The latest estimates on infrastructure funding needs in Africa are US$130-170bn a year, with a gap of $68-108bn (AfDB, AEO 2018). Most countries have increased funding, and public funding, including from DFIs, will continue to play an important role. However, governments have recognised the need for outside investment, especially from the private sector. To attract this, they are competing in a global marketplace, so they must strive for state of the art investment climates.

There have been numerous successful private investments in infrastructure in Africa in recent years, but the amounts have been small – only $3.4bn in 2016. With strong appetite from developers and financiers and growing demand there is opportunity for significant increase. In the medium term Africa should be able to reach the levels of private investment of other emerging regions such as Latin America, which received over $33bn in 2016.

Institutional investors, both domestic and international, are also ready to seize the infrastructure opportunity. In a context of low returns on traditional asset classes, infrastructure is becoming more attractive, including in Africa where returns can be higher.

The main obstacles to tapping additional financing are an inadequate enabling environment and a concomitant lack of investment-ready, bankable projects. To build up the pipeline of projects all stakeholders must play a role.

First, governments must consistently implement policies creating bankable sectors. In the power sector, for example, which represents almost 40% of infrastructure needs, there is significant potential for private investment in generation and, to a lesser extent, in transmission and distribution. However, investors need to be assured that they can recover their costs and earn a return commensurate with risks. Therefore, governments must align tariffs to costs, ensure the independence of regulators and the solvency of utilities, and allocate risks to those best able to bear them.

Many countries have been doing this, but we need more consistent sector reforms across the entire continent, coupled with faster implementation of projects. Another urgent measure for scaling up private investment is improving governments’ capacity to organise infrastructure sectors and structure and negotiate PPPs, using outside advisors when necessary. However, investors must also do their part. They should take a long-term view and be proactive, deploying more early-stage risk capital and other resources to develop bankable opportunities.

The game changer is when enough public and private sector stakeholders realise that the opportunity cost of delayed or failed project implementation is too high. They must understand that it is in everyone’s interest to bring projects to financial close and operations as quickly as possible. Investors get a fair return, citizens get services, and governments can highlight their positive enabling environment to attract additional investment.

Infrastructure projects are, by their nature, long-term and thus fraught with uncertainty, which can scare off investors. Countries will attract the most competitive projects when they champion private sector participation by formulating viable, long-term infrastructure strategies and creating the enabling environment investors seek.

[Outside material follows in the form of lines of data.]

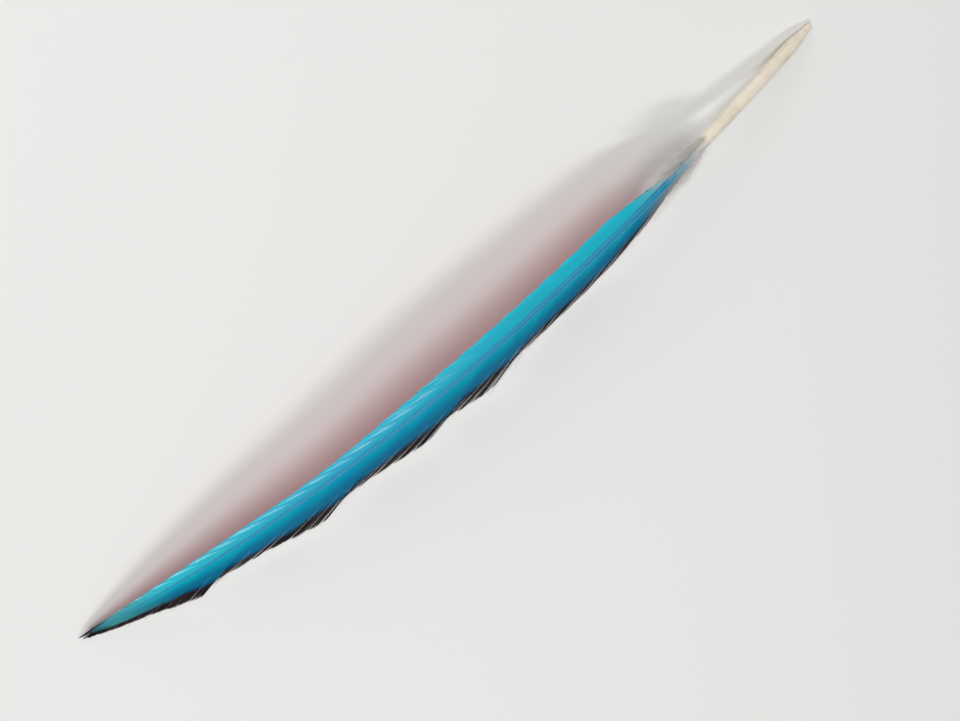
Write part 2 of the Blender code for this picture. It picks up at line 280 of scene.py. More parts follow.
outerVane = {
    "side": -1, "width": 0.0085, "slope": -math.tan(math.radians(10.0)), "droop": 16.0,
    "fillsOut": 0.045, "fillPower": 0.7, "narrowWidth": 0.0062, "narrows": (0.175, 0.235),
    "fallFrom": 0.245, "fallPower": 2.0, "fallEase": 0.8,
    "angle": 27.0, "angleDrop": 11.0, "anglePower": 3, "slit": 0.00012,
    "barbs": 640, "steps": 14, "seed": 23, "worn": 0.0, "ridge": 0.000008,
}
barbs = {
    "rootFlare": 9.0,  # degrees steeper at the shaft than the chord
    "elbow": 0.45,
    "overlap": (1.26, 1.65),  # width of a barb against the gap to the next, at root and margin
    "keel": 0.000012,
    "tilt": 0.000010,  # each barb's forward edge rides over the next one's
    "tipFrom": 0.955,  # where a barb begins to thin to its point
    "besideShift": 0.0002,
    "clump": (5, 13),  # how many barbs' ends draw together
    "clumpPull": 0.45,
    "rootOut": 0.9,  # where a barb leaves the shaft, in shaft radii
    "rootIn": 0.25,  # how far it is sunk into it
    "sunkShare": 0.05,
    "leastAcross": 0.0002,
    "gapLimits": (0.00012, 0.00046),
    "pointed": 0.80,
    "frayedThin": 0.35,
    "lastShares": [0.965, 0.985, 1.0],  # closer steps where a barb comes to its point
}
wear = {
    "everywhere": 0.10,
    "most": 1.2,
    "fullGap": 0.004,  # a torn slit this wide frays the barbs beside it fully
    "tearReach": 0.0026,
    "foot": 0.9,
    "footReach": 0.009,
    "tip": 0.15,
    "tipFrom": 0.300,
    "partings": 90,  # small ones, anywhere
    "partingWidth": 0.00050,
    "partingReach": 0.0016,
    "lean": 0.00030,
    "rise": 0.00010,
    "uneven": 0.010,  # shares of length by which barbs differ, clumps round off, frayed ends break
    "clumpRound": 0.030,
    "broken": 0.07,
}


def vaneWidth(vane, along):
    # The vane's width, which steps in past the middle on the outer one, times a smooth rise from its
    # first barbs to a power, times one minus a power of the way to the tip, also to a power.
    rise = smoothStep(along, growth["vaneStart"], growth["vaneStart"] + vane["fillsOut"])
    fall = np.clip((along - vane["fallFrom"]) / (growth["length"] - vane["fallFrom"]), 0.0, 1.0)
    narrowing = (vane["narrowWidth"] - vane["width"]) * smoothStep(along, *vane["narrows"])
    width = (vane["width"] + narrowing) * rise ** vane["fillPower"]
    return width * (1.0 - fall ** vane["fallPower"]) ** vane["fallEase"]


def marginAlong(vane, roots):  # where along the shaft a barb with this root ends
    share = alongRow / growth["length"]
    angle = np.radians(vane["angle"] - vane["angleDrop"] * share ** vane["anglePower"])
    starts = np.maximum.accumulate(alongRow - vaneWidth(vane, alongRow) / np.tan(angle))
    return np.interp(roots, starts, alongRow)


def lockEdges(vane):
    # Inner slits are unevenly spaced; the outer ones fall halfway between them.
    count = np.arange(locks["count"] + 1)
    uneven = locks["unevenness"] * np.sin(2.4 * count + 0.7 * np.sin(1.3 * count))
    uneven[[0, -1]] = 0.0
    reach = locks["lastRoot"] - locks["firstRoot"]
    inner = locks["firstRoot"] + reach * (count + uneven) / locks["count"]
    if vane["side"] > 0:
        return inner
    return np.concatenate([inner[:1], ((inner[1:] + inner[:-1]) / 2.0)[:-1], inner[-1:]])


def slitWidths(vane, edges):
    # How far apart the barbs stand at the margin, slit by slit, with the first few loose and downy.
    widths = vane["slit"] * (1.0 + 0.5 * np.sin(5.1 * np.arange(len(edges))))
    if vane["worn"]:
        widths[list(locks["torn"])] = [worn[0] for worn in locks["torn"].values()]
    widths[: locks["downyEdges"] + 1] = locks["downySlit"]
    widths[[0, -1]] = 0.0
    return widths


def slitLean(roots, edges, widths, spread):
    # Barbs ahead of a slit lean forward and those behind it lean back, less the further away.
    away = roots[:, None] - edges[None, :]
    push = 0.5 * widths * np.exp(-np.abs(away) / spread)
    return np.where(away >= 0.0, push, -push).sum(1)


def marginLeft(vane, roots, edges):
    # What wear has left of each barb: most just ahead of a torn slit, and less towards the next
    # one by the square of the way there.
    if not vane["worn"]:
        return np.ones_like(roots)
    left = np.array([(1.0, 1.0), *[worn[2:] for worn in locks["torn"].values()], (1.0, 1.0)])
    places = edges[[0, *locks["torn"], locks["count"]]]
    span = np.clip(np.searchsorted(places, roots, side="right") - 1, 0, len(places) - 2)
    way = (roots - places[span]) / (places[span + 1] - places[span])
    return left[span, 1] + (left[span + 1, 0] - left[span, 1]) * way**2


def curlUp(vane, roots, edges, lock):
    # Ahead of a torn slit the margin curls up, most at the tear and evenly less towards the tip.
    torn = np.array(list(locks["torn"]))
    curl = vane["worn"] * np.array([worn[1] for worn in locks["torn"].values()])
    ahead = np.clip((roots[:, None] - edges[torn][None, :]) / locks["curlReach"], 0.0, 1.0)
    return np.where(torn[None, :] <= lock[:, None], curl * (1.0 - ahead), 0.0).sum(1)


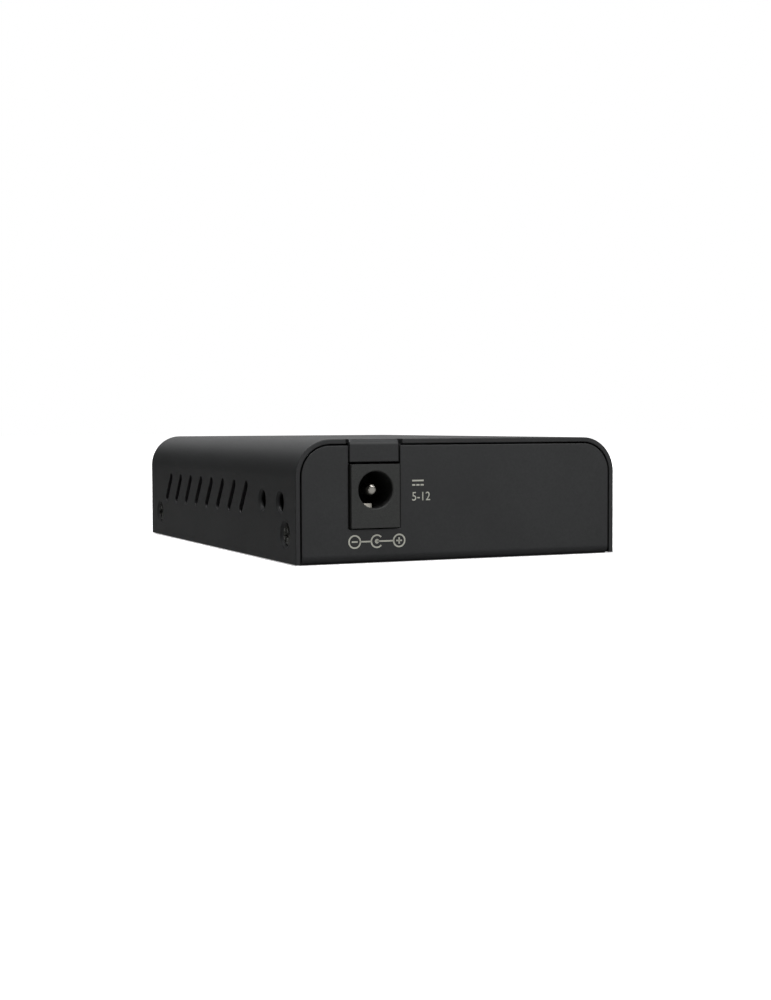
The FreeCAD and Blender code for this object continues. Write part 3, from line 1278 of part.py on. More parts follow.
for item in doc.Objects:
    if {"Invalid", "Error"} & set(item.State):
        raise RuntimeError(f"{item.Name} failed: {item.State}")
bodies = [item for item in doc.Objects if item.isDerivedFrom("PartDesign::Body")]
os.makedirs("parts", exist_ok=True)
for body in bodies:
    shape = body.Shape
    if shape.isNull() or not shape.isValid():
        raise RuntimeError(f"{body.Label} has no valid shape")
    shape.exportStep(f"parts/{body.Label}.step")
    print(f"{body.Label}: {len(shape.Solids)} solid(s), {shape.Volume:.1f} mm3")
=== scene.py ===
# %% [markdown]
# # Fibre media converter: dressing a sheet-metal box
# The solids of the part arrive as a fixed frame: a folded tray, a folded cover, the power inlet, the
# data sockets and the electronics between them. This lesson gives each piece the finish of the real
# one, redraws the small repeated pieces with Geometry Nodes, and lights the box softly. Lengths are
# in metres, +Z is up, the power inlet faces +Y.

# %% Load the frame
import math
import bpy
import bmesh
from mathutils import Matrix, Vector


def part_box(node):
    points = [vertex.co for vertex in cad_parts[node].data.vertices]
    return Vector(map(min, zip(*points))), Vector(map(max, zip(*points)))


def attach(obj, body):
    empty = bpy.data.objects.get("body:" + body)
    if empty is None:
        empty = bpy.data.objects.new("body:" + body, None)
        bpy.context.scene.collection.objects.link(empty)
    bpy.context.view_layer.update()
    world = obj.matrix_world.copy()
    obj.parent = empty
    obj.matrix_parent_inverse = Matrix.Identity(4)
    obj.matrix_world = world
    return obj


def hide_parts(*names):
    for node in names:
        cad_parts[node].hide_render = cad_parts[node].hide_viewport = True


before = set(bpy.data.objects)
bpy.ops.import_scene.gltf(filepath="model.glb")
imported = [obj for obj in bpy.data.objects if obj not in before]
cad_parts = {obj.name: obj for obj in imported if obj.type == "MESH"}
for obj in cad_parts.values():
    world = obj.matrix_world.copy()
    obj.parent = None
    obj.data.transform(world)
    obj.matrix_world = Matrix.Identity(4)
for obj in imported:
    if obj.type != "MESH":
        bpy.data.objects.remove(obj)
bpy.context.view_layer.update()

MM = 0.001

# %% [markdown]
# ## The camera
# A product shot of a small box is taken from close to table height with a moderately long lens, so
# that the uprights stay nearly parallel. The camera stands beyond the rear left corner, turned about
# 24 degrees off the box's length.

# %% Place the camera
CAMERA_PLACE = Vector((122.4, 289.9, 23.9)) * MM
CAMERA_HEADING = math.radians(156.23)
CAMERA_DIP = math.radians(2.8)
CAMERA_ROLL = math.radians(-0.23)
SENSOR_WIDTH = 36.0     # millimetres, as the lens's focal length is
FOCAL_LENGTH = 56.22
NEAREST_SEEN = 10 * MM

lens = bpy.data.cameras.new("camera")
lens.sensor_width = SENSOR_WIDTH
lens.lens = FOCAL_LENGTH
lens.clip_start = NEAREST_SEEN
camera = bpy.data.objects.new("camera", lens)
bpy.context.scene.collection.objects.link(camera)
turn = (Matrix.Rotation(CAMERA_HEADING, 4, "Z") @ Matrix.Rotation(math.pi / 2 - CAMERA_DIP, 4, "X")
        @ Matrix.Rotation(CAMERA_ROLL, 4, "Z"))
camera.matrix_world = Matrix.Translation(CAMERA_PLACE) @ turn
bpy.context.scene.camera = camera
print("camera at", tuple(round(v, 4) for v in camera.location))

# %% [markdown]
# ## One way to write a node tree
# Every finish and every generated piece below is a tree of nodes. One small function adds a node,
# sets it up and links it, so a tree reads as a list of steps. Colours are written as sRGB hex, as a
# paint chart gives them, and turned to the linear values that the renderer mixes.

# %% Helpers for colours and nodes
# A colour Mix and a Map Range have several sockets of one name, so those are called by number.
FACTOR, TONE_A, TONE_B = 0, 6, 7
MIXED_TONE = 2
FROM_MIN, FROM_MAX, TO_MIN, TO_MAX = 1, 2, 3, 4


def linear(hex_code):
    """An sRGB hex colour as linear red, green, blue and an alpha of one."""
    parts = [int(hex_code[i:i + 2], 16) / 255 for i in (0, 2, 4)]
    return tuple(p / 12.92 if p <= 0.04045 else ((p + 0.055) / 1.055) ** 2.4 for p in parts) + (1.0,)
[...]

An important role of governments early in the project cycle is the allocation of risks, generally through PPPs. The private sector is usually best placed to hold the financial, technical, construction, and operational risks, while governments should handle regulatory, foreign exchange, political, and certain force majeure risks. In countries where sectors are not yet bankable on a standalone basis, governments should also cover risks linked to commitments made by their entities involved in projects. Fair allocation of risks is in governments’ interest. When the private sector is expected to carry most risks it will price this into contracts or look elsewhere.

DFIs can also play an important role in mitigating risks, particularly government related risk. They do this de facto by simply investing in a project or de jure through partial risk guarantees and political risk insurance. In general, all parties in a project must seek a balanced risk allocation consistent with the development stage of the country and sector in which the project is being implemented.

Improving Africa’s infrastructure is challenging, but it is also an important commercial opportunity which investors are increasingly realising. Most governments are committed to improving public services. It is the right thing to do, and their increasingly educated constituents demand it. With governments, DFIs, and investors working together, it can happen.